Exercise description
Write out, unaltered, each line from the top of the records below down to the line where "LABEL_TURN = 4.0" appears, that line included.
--- Start Dataset rows ---
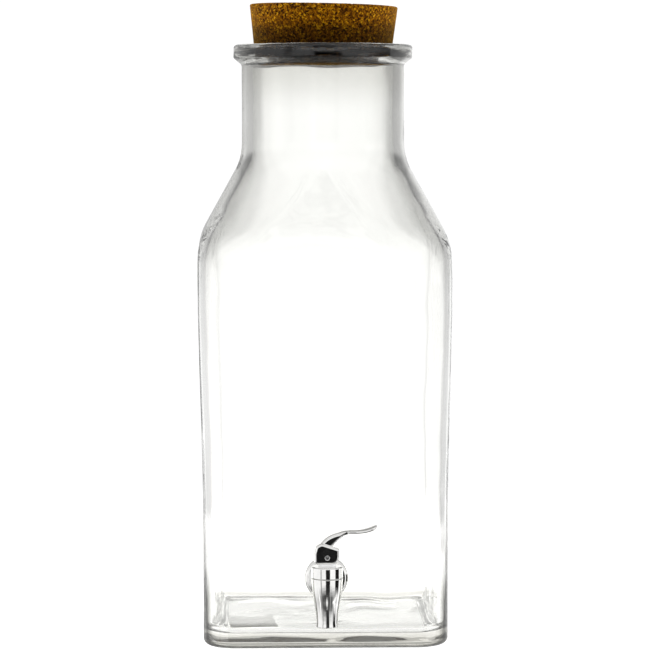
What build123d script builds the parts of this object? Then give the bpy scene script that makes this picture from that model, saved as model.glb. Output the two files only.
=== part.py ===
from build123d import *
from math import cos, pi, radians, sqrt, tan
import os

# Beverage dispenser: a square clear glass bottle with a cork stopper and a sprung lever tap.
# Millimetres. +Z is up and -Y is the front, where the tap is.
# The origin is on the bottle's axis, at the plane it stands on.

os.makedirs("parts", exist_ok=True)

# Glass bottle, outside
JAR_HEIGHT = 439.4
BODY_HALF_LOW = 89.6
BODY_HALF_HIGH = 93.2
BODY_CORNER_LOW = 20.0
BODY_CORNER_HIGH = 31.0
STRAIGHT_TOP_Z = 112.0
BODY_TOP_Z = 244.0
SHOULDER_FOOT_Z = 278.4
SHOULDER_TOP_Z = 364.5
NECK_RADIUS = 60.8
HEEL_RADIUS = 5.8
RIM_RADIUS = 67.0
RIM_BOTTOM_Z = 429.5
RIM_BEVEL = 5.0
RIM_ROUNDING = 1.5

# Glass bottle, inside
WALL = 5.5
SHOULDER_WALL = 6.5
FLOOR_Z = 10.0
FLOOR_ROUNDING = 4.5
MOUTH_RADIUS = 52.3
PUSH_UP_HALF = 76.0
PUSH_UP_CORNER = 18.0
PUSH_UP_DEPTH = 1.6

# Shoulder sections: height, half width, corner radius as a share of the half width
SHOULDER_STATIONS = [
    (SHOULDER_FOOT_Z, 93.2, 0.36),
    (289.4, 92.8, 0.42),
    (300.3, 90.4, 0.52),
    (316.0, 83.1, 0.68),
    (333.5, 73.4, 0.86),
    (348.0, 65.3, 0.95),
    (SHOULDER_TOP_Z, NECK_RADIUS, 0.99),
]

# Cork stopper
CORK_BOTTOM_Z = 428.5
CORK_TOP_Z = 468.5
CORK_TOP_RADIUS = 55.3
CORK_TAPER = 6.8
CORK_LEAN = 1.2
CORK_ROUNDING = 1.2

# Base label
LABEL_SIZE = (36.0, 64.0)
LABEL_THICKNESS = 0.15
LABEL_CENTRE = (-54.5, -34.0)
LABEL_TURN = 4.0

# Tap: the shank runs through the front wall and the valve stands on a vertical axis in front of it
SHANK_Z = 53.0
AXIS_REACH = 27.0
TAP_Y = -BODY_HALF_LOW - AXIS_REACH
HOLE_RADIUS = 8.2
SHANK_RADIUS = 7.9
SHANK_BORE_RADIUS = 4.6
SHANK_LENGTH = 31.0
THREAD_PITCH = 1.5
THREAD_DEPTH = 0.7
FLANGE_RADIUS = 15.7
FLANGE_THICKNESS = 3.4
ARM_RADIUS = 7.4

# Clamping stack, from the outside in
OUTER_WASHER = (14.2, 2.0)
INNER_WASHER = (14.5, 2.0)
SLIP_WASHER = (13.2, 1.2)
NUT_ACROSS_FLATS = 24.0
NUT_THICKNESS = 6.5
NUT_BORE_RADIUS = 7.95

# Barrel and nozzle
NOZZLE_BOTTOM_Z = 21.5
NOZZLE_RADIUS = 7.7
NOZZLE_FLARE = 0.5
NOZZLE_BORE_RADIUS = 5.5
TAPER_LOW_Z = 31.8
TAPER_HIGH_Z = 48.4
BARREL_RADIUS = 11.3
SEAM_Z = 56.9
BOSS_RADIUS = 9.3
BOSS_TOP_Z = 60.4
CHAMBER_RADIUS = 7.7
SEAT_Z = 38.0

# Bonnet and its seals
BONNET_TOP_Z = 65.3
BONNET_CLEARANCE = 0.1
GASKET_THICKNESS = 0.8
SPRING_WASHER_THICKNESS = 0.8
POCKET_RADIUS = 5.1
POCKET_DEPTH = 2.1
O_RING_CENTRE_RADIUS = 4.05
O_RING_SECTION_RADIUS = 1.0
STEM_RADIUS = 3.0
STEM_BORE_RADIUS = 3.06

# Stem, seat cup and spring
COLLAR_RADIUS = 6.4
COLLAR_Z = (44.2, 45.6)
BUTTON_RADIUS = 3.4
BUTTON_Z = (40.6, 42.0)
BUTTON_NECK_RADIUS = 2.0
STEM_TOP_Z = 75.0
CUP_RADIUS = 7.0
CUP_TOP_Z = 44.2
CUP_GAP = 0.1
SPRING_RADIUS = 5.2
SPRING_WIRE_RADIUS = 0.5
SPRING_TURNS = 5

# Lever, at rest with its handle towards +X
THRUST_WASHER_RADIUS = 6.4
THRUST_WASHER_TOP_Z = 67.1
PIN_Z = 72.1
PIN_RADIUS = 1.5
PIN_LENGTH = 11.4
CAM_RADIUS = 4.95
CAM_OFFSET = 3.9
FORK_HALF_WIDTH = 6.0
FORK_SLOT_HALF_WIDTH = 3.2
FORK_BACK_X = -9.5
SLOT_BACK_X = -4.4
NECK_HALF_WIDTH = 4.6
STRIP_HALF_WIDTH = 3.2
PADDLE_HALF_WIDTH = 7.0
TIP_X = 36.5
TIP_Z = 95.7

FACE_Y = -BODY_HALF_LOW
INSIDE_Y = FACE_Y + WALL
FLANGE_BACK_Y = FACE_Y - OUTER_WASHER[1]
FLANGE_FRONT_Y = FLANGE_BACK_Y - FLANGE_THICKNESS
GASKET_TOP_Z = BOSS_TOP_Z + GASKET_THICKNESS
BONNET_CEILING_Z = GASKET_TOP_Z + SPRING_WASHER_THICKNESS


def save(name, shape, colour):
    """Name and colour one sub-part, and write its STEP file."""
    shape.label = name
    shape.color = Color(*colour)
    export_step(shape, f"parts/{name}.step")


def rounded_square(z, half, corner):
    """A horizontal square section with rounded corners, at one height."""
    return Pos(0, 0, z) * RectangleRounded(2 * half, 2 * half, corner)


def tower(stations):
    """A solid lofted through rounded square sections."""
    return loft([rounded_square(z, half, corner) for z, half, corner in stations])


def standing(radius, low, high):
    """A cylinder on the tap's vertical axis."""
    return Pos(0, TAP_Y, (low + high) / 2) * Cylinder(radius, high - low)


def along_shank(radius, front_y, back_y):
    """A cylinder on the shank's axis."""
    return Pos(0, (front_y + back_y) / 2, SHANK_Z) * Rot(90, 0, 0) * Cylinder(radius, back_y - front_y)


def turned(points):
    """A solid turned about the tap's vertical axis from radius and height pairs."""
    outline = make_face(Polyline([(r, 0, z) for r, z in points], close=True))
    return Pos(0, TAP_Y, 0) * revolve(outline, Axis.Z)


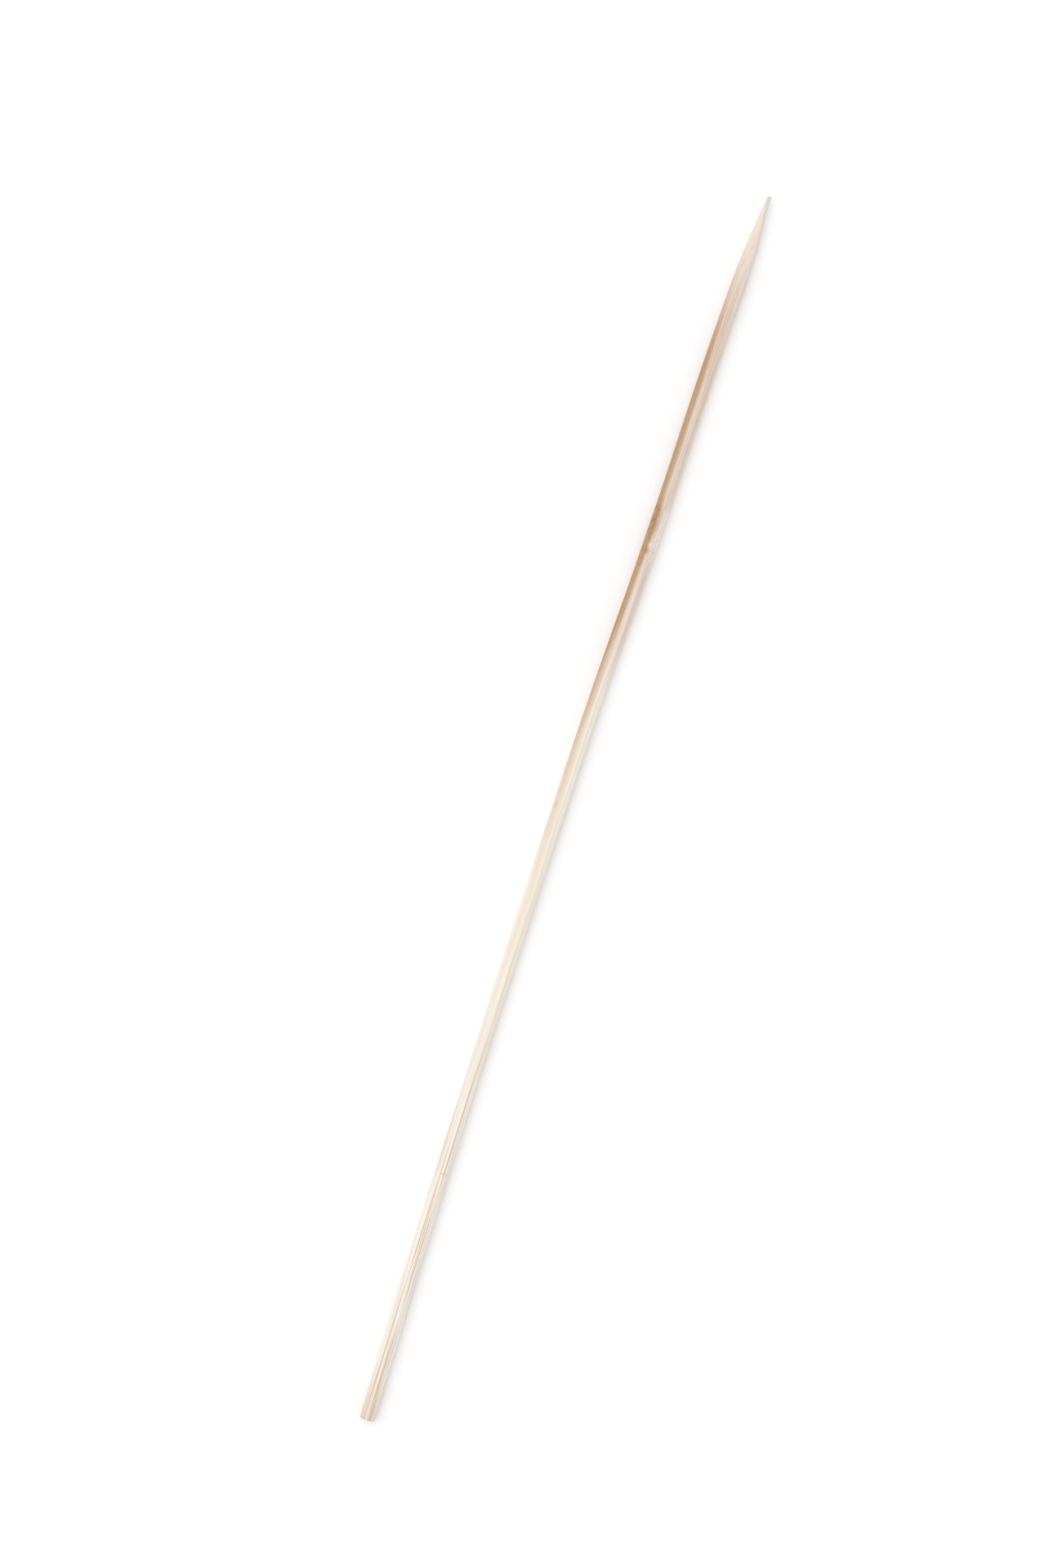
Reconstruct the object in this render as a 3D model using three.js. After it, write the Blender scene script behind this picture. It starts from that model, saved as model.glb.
--- End Dataset rows ---
Output for this exercise
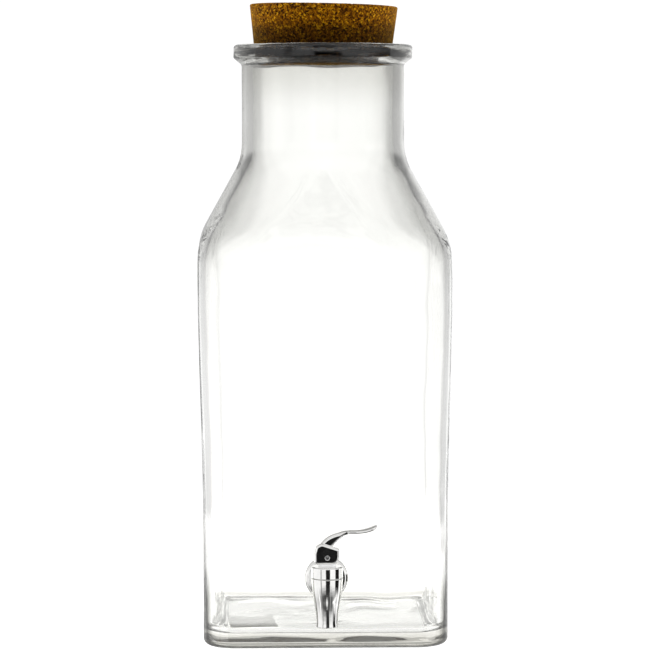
What build123d script builds the parts of this object? Then give the bpy scene script that makes this picture from that model, saved as model.glb. Output the two files only.
=== part.py ===
from build123d import *
from math import cos, pi, radians, sqrt, tan
import os

# Beverage dispenser: a square clear glass bottle with a cork stopper and a sprung lever tap.
# Millimetres. +Z is up and -Y is the front, where the tap is.
# The origin is on the bottle's axis, at the plane it stands on.

os.makedirs("parts", exist_ok=True)

# Glass bottle, outside
JAR_HEIGHT = 439.4
BODY_HALF_LOW = 89.6
BODY_HALF_HIGH = 93.2
BODY_CORNER_LOW = 20.0
BODY_CORNER_HIGH = 31.0
STRAIGHT_TOP_Z = 112.0
BODY_TOP_Z = 244.0
SHOULDER_FOOT_Z = 278.4
SHOULDER_TOP_Z = 364.5
NECK_RADIUS = 60.8
HEEL_RADIUS = 5.8
RIM_RADIUS = 67.0
RIM_BOTTOM_Z = 429.5
RIM_BEVEL = 5.0
RIM_ROUNDING = 1.5

# Glass bottle, inside
WALL = 5.5
SHOULDER_WALL = 6.5
FLOOR_Z = 10.0
FLOOR_ROUNDING = 4.5
MOUTH_RADIUS = 52.3
PUSH_UP_HALF = 76.0
PUSH_UP_CORNER = 18.0
PUSH_UP_DEPTH = 1.6

# Shoulder sections: height, half width, corner radius as a share of the half width
SHOULDER_STATIONS = [
    (SHOULDER_FOOT_Z, 93.2, 0.36),
    (289.4, 92.8, 0.42),
    (300.3, 90.4, 0.52),
    (316.0, 83.1, 0.68),
    (333.5, 73.4, 0.86),
    (348.0, 65.3, 0.95),
    (SHOULDER_TOP_Z, NECK_RADIUS, 0.99),
]

# Cork stopper
CORK_BOTTOM_Z = 428.5
CORK_TOP_Z = 468.5
CORK_TOP_RADIUS = 55.3
CORK_TAPER = 6.8
CORK_LEAN = 1.2
CORK_ROUNDING = 1.2

# Base label
LABEL_SIZE = (36.0, 64.0)
LABEL_THICKNESS = 0.15
LABEL_CENTRE = (-54.5, -34.0)
LABEL_TURN = 4.0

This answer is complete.